An $EM$ wave from air enters a medium. The electric fields are $\vec{E_1} = E_{01} \hat{x} \cos \left[ 2 \pi v\left( \frac{z}{c} - t \right) \right]$ in air and $\vec{E}_2 = E_{02} \hat{x} \cos [k (2 z - ct)]$ in medium, where the wave number $k$ and frequency $?$ refer to their values in air. The medium is non-magnetic . If $\in_{r_1}$ and $\in_{r_2}$ refer to relative permittivities of air and medium respectively, which of the following options is correct ?

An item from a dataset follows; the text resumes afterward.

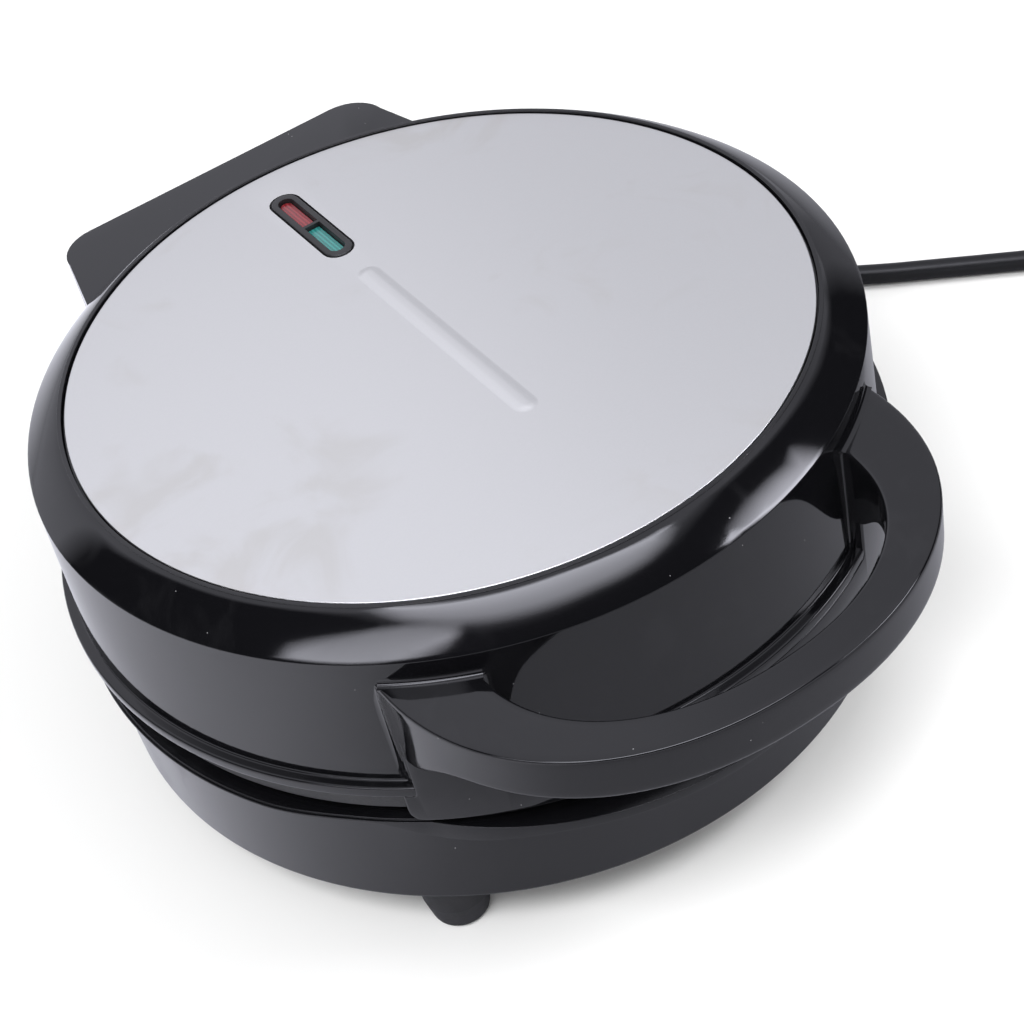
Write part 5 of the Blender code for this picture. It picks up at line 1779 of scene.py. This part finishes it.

• A. $\frac{\in_{r_1}}{\in_{r_2}} = 4$
• B. $\frac{\in_{r_1}}{\in_{r_2}} = 2$
• C. $\frac{\in_{r_1}}{\in_{r_2}} = \frac{1}{4}$
• D. $\frac{\in_{r_1}}{\in_{r_2}} = \frac{1}{2}$

Answer 1

Answer: (C)

$\frac{\in_{r_1}}{\in_{r_2}} = \frac{1}{4}$

Answer 2

$\vec{E}_{1}=E_{01} \hat{x} \cos \left[2 \pi v\left(\frac{z}{c}-t\right)\right] \,\,\,\,\,$ air
$\vec{E}_{2}=E_{02} \hat{x} \cos [k(2 z-c t)] \,\,\,\,\,$ medium
During refraction, frequency remains unchanged, whereas wavelength gets changed.
$\therefore k'=2 k \,\,\,\,$ (From equations)
$\Rightarrow \frac{2 \pi}{\lambda'}=2\left(\frac{2 \pi}{\lambda_{0}}\right)$
$\Rightarrow \lambda'=\frac{\lambda_{0}}{2}$
$\Rightarrow v=\frac{c}{2}$
$\Rightarrow \frac{1}{\sqrt{\mu_{0} \varepsilon_{2}}}=\frac{1}{2} \times \frac{1}{\sqrt{\mu_{0} \varepsilon_{1}}}$
$\Rightarrow \frac{\varepsilon_{1}}{\varepsilon_{2}}=\frac{1}{4}$